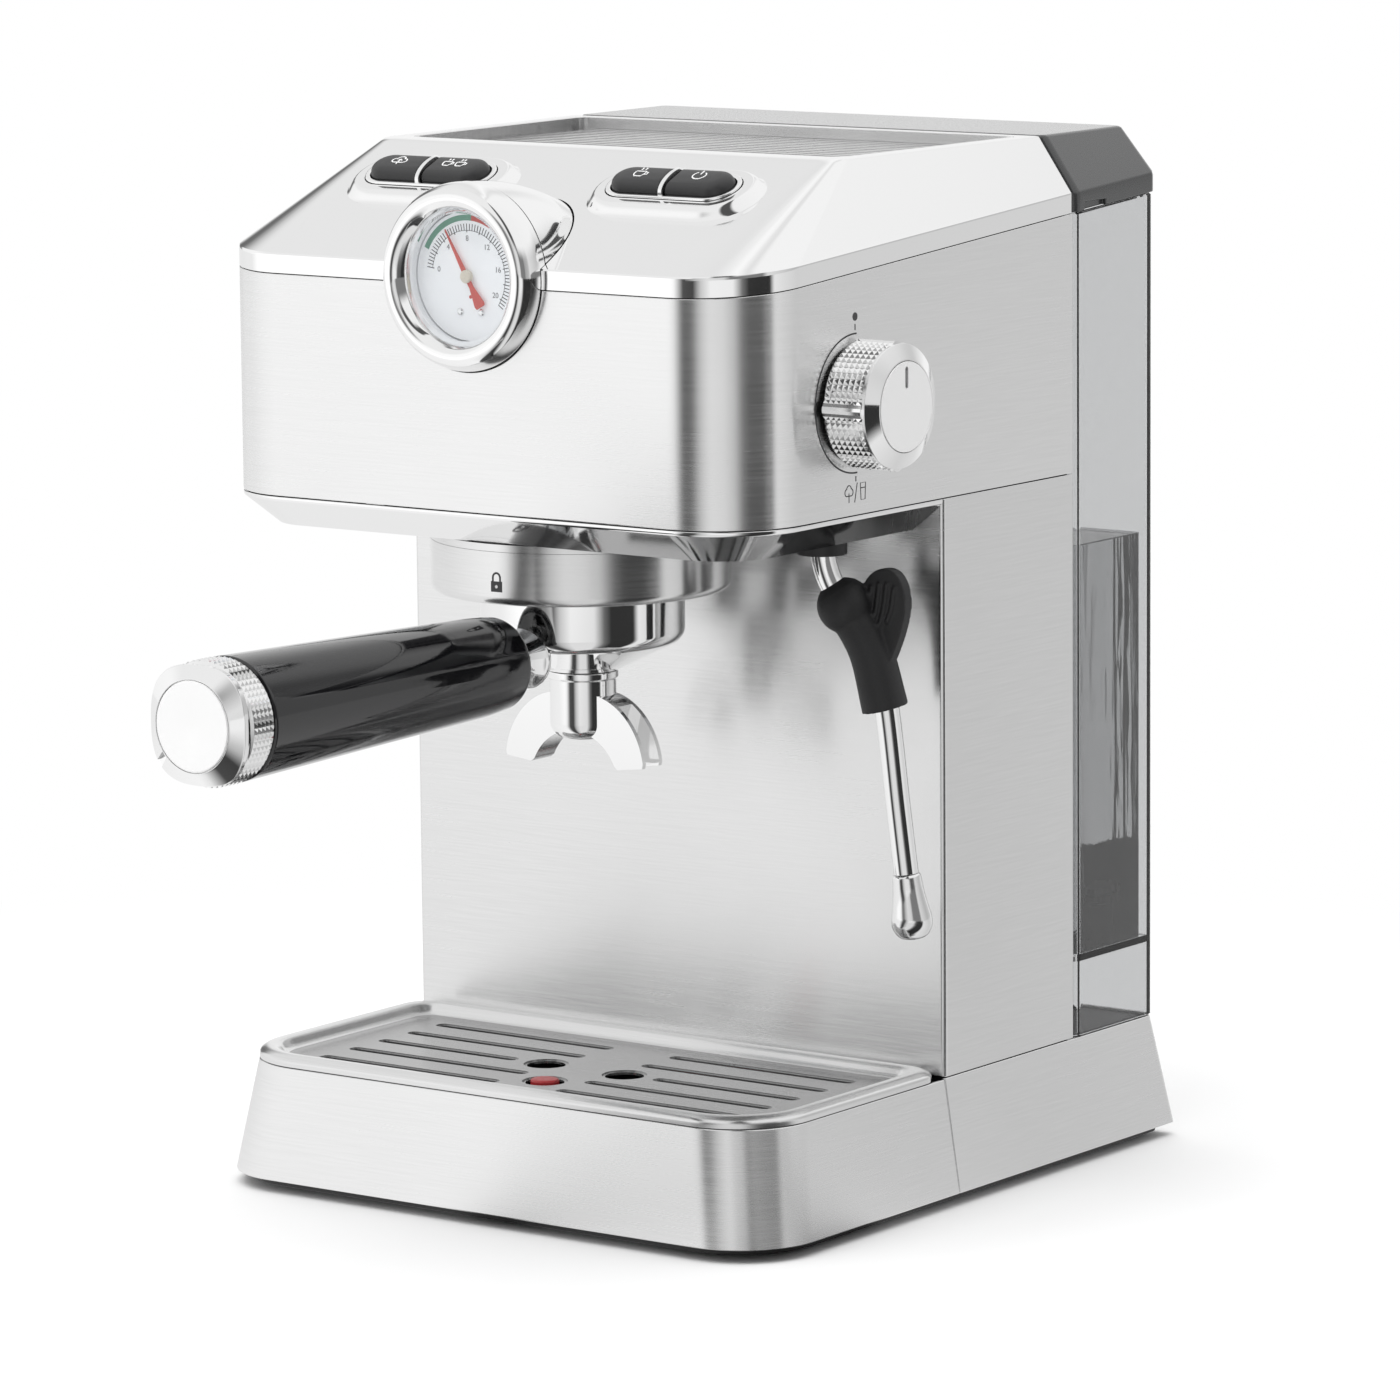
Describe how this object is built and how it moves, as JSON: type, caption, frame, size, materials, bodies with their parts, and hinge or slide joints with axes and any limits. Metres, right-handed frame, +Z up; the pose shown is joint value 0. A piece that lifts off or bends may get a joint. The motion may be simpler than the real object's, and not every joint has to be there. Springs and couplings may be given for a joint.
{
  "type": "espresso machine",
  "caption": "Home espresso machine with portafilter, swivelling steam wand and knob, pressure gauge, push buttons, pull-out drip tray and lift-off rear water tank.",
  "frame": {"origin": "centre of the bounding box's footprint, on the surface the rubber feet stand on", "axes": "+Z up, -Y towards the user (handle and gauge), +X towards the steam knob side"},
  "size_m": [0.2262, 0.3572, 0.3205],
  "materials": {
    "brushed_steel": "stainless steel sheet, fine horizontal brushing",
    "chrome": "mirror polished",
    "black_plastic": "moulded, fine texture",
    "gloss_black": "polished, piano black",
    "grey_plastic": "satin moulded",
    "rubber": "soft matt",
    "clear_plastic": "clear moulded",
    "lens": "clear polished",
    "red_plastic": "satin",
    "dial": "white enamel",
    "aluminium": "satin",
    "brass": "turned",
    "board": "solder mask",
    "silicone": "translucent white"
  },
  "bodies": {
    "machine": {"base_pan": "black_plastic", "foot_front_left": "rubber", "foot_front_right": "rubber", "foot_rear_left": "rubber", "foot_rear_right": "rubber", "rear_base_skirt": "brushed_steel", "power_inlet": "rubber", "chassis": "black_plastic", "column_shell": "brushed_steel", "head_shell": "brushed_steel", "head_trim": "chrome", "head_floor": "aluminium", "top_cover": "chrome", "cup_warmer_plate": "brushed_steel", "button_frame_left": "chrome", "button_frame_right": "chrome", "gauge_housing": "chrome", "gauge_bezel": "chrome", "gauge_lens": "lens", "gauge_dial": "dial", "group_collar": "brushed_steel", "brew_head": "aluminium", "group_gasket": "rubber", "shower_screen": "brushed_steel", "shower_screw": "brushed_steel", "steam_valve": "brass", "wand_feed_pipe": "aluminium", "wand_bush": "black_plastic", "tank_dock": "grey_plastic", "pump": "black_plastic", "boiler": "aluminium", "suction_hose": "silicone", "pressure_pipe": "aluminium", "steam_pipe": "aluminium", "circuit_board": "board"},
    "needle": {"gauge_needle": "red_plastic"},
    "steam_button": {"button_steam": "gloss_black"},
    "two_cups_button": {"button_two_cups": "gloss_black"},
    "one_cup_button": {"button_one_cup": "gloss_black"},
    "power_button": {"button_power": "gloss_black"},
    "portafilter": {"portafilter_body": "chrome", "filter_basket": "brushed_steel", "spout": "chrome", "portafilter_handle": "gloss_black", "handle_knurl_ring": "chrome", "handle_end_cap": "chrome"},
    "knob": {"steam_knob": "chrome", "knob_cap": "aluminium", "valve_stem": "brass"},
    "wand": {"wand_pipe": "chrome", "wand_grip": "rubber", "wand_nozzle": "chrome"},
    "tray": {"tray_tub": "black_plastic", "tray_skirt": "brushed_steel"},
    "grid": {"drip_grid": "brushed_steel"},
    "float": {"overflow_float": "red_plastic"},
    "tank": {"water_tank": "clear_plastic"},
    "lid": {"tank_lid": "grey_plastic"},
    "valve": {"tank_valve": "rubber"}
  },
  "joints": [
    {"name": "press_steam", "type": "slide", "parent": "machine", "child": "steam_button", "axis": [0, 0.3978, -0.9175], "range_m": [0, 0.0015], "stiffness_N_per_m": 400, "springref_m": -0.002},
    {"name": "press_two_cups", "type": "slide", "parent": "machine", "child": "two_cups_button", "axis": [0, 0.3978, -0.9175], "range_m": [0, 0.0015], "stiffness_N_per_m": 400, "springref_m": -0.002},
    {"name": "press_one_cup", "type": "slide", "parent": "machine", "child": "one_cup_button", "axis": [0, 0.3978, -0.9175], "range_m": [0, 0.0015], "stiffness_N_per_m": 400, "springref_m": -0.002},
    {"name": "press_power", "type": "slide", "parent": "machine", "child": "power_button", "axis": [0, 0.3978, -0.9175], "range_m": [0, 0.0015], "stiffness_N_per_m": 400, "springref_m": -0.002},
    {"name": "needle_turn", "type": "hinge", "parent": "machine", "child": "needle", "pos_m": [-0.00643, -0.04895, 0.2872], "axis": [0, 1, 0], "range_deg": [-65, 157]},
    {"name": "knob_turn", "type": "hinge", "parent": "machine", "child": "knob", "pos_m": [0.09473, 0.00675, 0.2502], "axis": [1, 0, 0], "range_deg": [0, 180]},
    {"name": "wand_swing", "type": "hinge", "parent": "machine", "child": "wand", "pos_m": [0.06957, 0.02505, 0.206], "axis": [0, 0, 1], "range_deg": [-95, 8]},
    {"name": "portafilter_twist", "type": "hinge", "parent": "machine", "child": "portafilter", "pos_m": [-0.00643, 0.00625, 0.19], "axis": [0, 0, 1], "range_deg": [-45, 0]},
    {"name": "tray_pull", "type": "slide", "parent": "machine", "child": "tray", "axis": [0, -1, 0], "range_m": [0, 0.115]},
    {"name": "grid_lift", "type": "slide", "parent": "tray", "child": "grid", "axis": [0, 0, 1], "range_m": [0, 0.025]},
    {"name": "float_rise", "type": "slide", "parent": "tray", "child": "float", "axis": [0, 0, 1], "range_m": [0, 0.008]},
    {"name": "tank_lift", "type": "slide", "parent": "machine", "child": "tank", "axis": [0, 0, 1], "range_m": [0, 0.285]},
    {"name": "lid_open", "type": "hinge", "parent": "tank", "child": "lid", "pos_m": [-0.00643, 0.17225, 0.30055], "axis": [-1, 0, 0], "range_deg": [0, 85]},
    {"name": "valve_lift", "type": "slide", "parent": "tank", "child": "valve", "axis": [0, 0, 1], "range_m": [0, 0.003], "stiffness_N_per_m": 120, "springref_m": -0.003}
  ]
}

What to do - Each line of the material must be restated exactly.

Answer for the task -
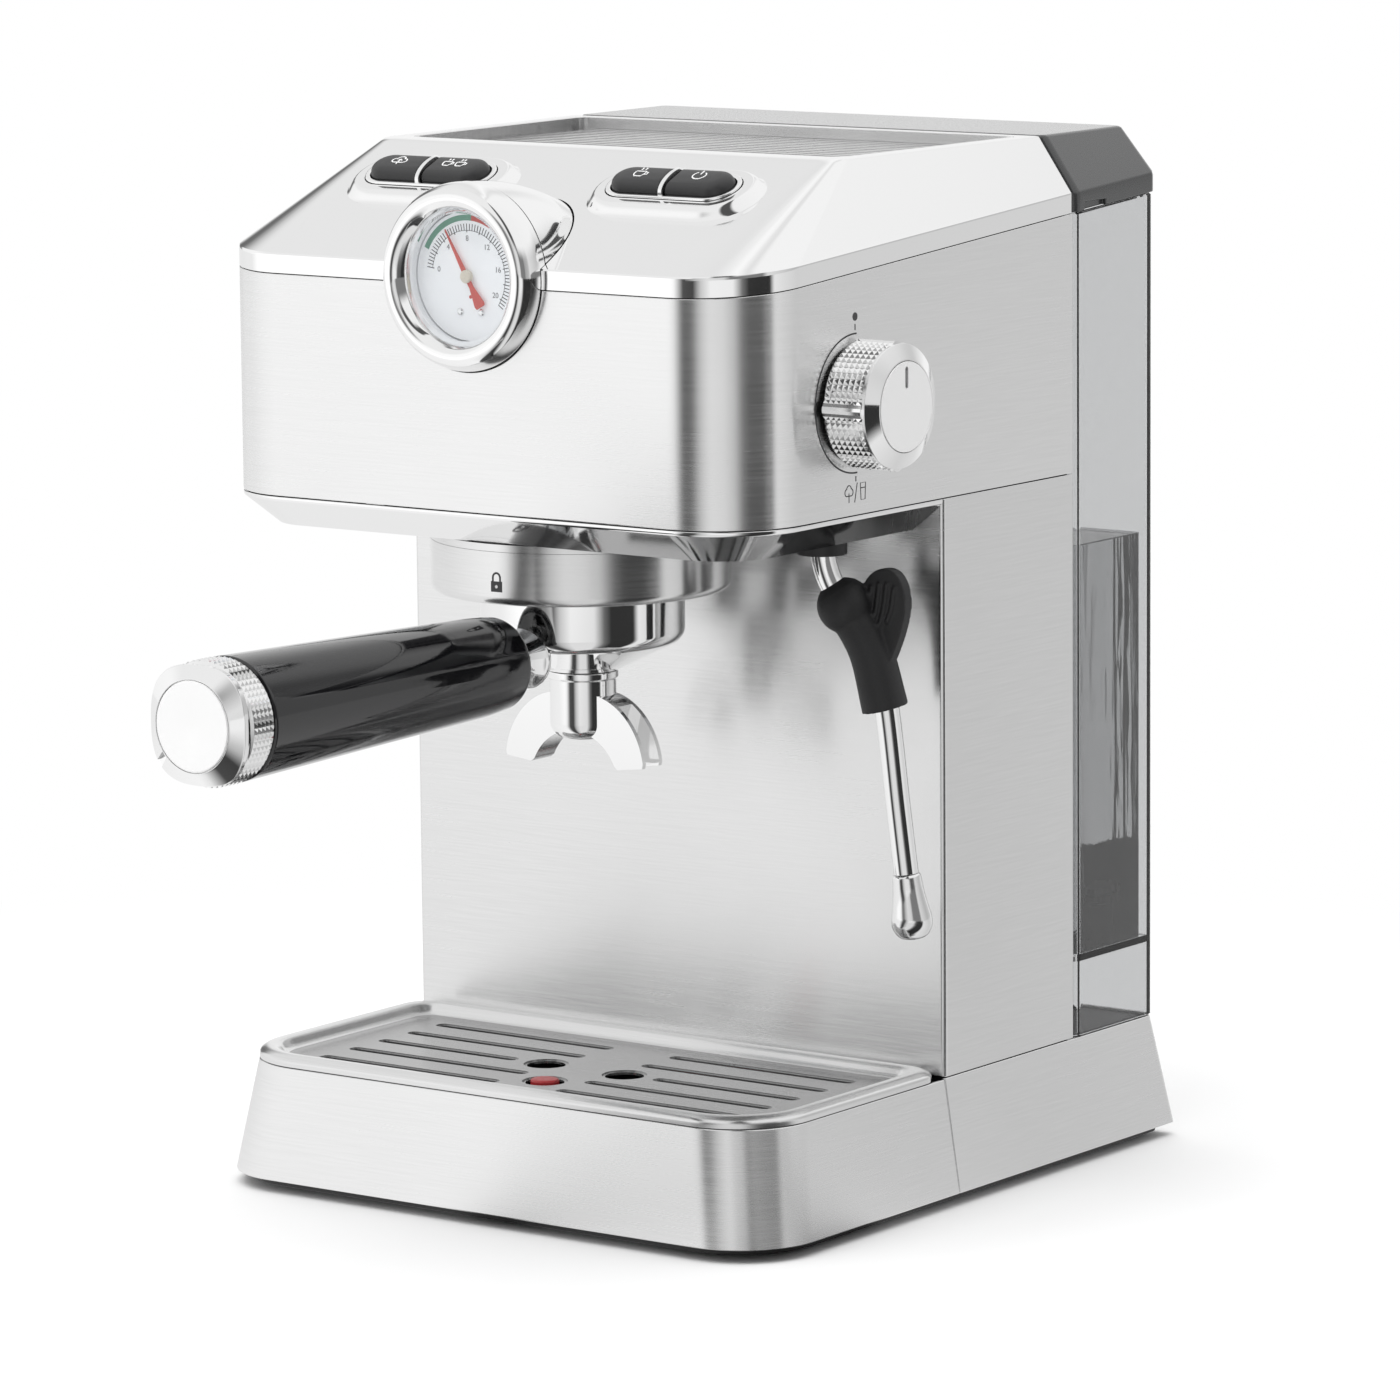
Describe how this object is built and how it moves, as JSON: type, caption, frame, size, materials, bodies with their parts, and hinge or slide joints with axes and any limits. Metres, right-handed frame, +Z up; the pose shown is joint value 0. A piece that lifts off or bends may get a joint. The motion may be simpler than the real object's, and not every joint has to be there. Springs and couplings may be given for a joint.
{
  "type": "espresso machine",
  "caption": "Home espresso machine with portafilter, swivelling steam wand and knob, pressure gauge, push buttons, pull-out drip tray and lift-off rear water tank.",
  "frame": {"origin": "centre of the bounding box's footprint, on the surface the rubber feet stand on", "axes": "+Z up, -Y towards the user (handle and gauge), +X towards the steam knob side"},
  "size_m": [0.2262, 0.3572, 0.3205],
  "materials": {
    "brushed_steel": "stainless steel sheet, fine horizontal brushing",
    "chrome": "mirror polished",
    "black_plastic": "moulded, fine texture",
    "gloss_black": "polished, piano black",
    "grey_plastic": "satin moulded",
    "rubber": "soft matt",
    "clear_plastic": "clear moulded",
    "lens": "clear polished",
    "red_plastic": "satin",
    "dial": "white enamel",
    "aluminium": "satin",
    "brass": "turned",
    "board": "solder mask",
    "silicone": "translucent white"
  },
  "bodies": {
    "machine": {"base_pan": "black_plastic", "foot_front_left": "rubber", "foot_front_right": "rubber", "foot_rear_left": "rubber", "foot_rear_right": "rubber", "rear_base_skirt": "brushed_steel", "power_inlet": "rubber", "chassis": "black_plastic", "column_shell": "brushed_steel", "head_shell": "brushed_steel", "head_trim": "chrome", "head_floor": "aluminium", "top_cover": "chrome", "cup_warmer_plate": "brushed_steel", "button_frame_left": "chrome", "button_frame_right": "chrome", "gauge_housing": "chrome", "gauge_bezel": "chrome", "gauge_lens": "lens", "gauge_dial": "dial", "group_collar": "brushed_steel", "brew_head": "aluminium", "group_gasket": "rubber", "shower_screen": "brushed_steel", "shower_screw": "brushed_steel", "steam_valve": "brass", "wand_feed_pipe": "aluminium", "wand_bush": "black_plastic", "tank_dock": "grey_plastic", "pump": "black_plastic", "boiler": "aluminium", "suction_hose": "silicone", "pressure_pipe": "aluminium", "steam_pipe": "aluminium", "circuit_board": "board"},
    "needle": {"gauge_needle": "red_plastic"},
    "steam_button": {"button_steam": "gloss_black"},
    "two_cups_button": {"button_two_cups": "gloss_black"},
    "one_cup_button": {"button_one_cup": "gloss_black"},
    "power_button": {"button_power": "gloss_black"},
    "portafilter": {"portafilter_body": "chrome", "filter_basket": "brushed_steel", "spout": "chrome", "portafilter_handle": "gloss_black", "handle_knurl_ring": "chrome", "handle_end_cap": "chrome"},
    "knob": {"steam_knob": "chrome", "knob_cap": "aluminium", "valve_stem": "brass"},
    "wand": {"wand_pipe": "chrome", "wand_grip": "rubber", "wand_nozzle": "chrome"},
    "tray": {"tray_tub": "black_plastic", "tray_skirt": "brushed_steel"},
    "grid": {"drip_grid": "brushed_steel"},
    "float": {"overflow_float": "red_plastic"},
    "tank": {"water_tank": "clear_plastic"},
    "lid": {"tank_lid": "grey_plastic"},
    "valve": {"tank_valve": "rubber"}
  },
  "joints": [
    {"name": "press_steam", "type": "slide", "parent": "machine", "child": "steam_button", "axis": [0, 0.3978, -0.9175], "range_m": [0, 0.0015], "stiffness_N_per_m": 400, "springref_m": -0.002},
    {"name": "press_two_cups", "type": "slide", "parent": "machine", "child": "two_cups_button", "axis": [0, 0.3978, -0.9175], "range_m": [0, 0.0015], "stiffness_N_per_m": 400, "springref_m": -0.002},
    {"name": "press_one_cup", "type": "slide", "parent": "machine", "child": "one_cup_button", "axis": [0, 0.3978, -0.9175], "range_m": [0, 0.0015], "stiffness_N_per_m": 400, "springref_m": -0.002},
    {"name": "press_power", "type": "slide", "parent": "machine", "child": "power_button", "axis": [0, 0.3978, -0.9175], "range_m": [0, 0.0015], "stiffness_N_per_m": 400, "springref_m": -0.002},
    {"name": "needle_turn", "type": "hinge", "parent": "machine", "child": "needle", "pos_m": [-0.00643, -0.04895, 0.2872], "axis": [0, 1, 0], "range_deg": [-65, 157]},
    {"name": "knob_turn", "type": "hinge", "parent": "machine", "child": "knob", "pos_m": [0.09473, 0.00675, 0.2502], "axis": [1, 0, 0], "range_deg": [0, 180]},
    {"name": "wand_swing", "type": "hinge", "parent": "machine", "child": "wand", "pos_m": [0.06957, 0.02505, 0.206], "axis": [0, 0, 1], "range_deg": [-95, 8]},
    {"name": "portafilter_twist", "type": "hinge", "parent": "machine", "child": "portafilter", "pos_m": [-0.00643, 0.00625, 0.19], "axis": [0, 0, 1], "range_deg": [-45, 0]},
    {"name": "tray_pull", "type": "slide", "parent": "machine", "child": "tray", "axis": [0, -1, 0], "range_m": [0, 0.115]},
    {"name": "grid_lift", "type": "slide", "parent": "tray", "child": "grid", "axis": [0, 0, 1], "range_m": [0, 0.025]},
    {"name": "float_rise", "type": "slide", "parent": "tray", "child": "float", "axis": [0, 0, 1], "range_m": [0, 0.008]},
    {"name": "tank_lift", "type": "slide", "parent": "machine", "child": "tank", "axis": [0, 0, 1], "range_m": [0, 0.285]},
    {"name": "lid_open", "type": "hinge", "parent": "tank", "child": "lid", "pos_m": [-0.00643, 0.17225, 0.30055], "axis": [-1, 0, 0], "range_deg": [0, 85]},
    {"name": "valve_lift", "type": "slide", "parent": "tank", "child": "valve", "axis": [0, 0, 1], "range_m": [0, 0.003], "stiffness_N_per_m": 120, "springref_m": -0.003}
  ]
}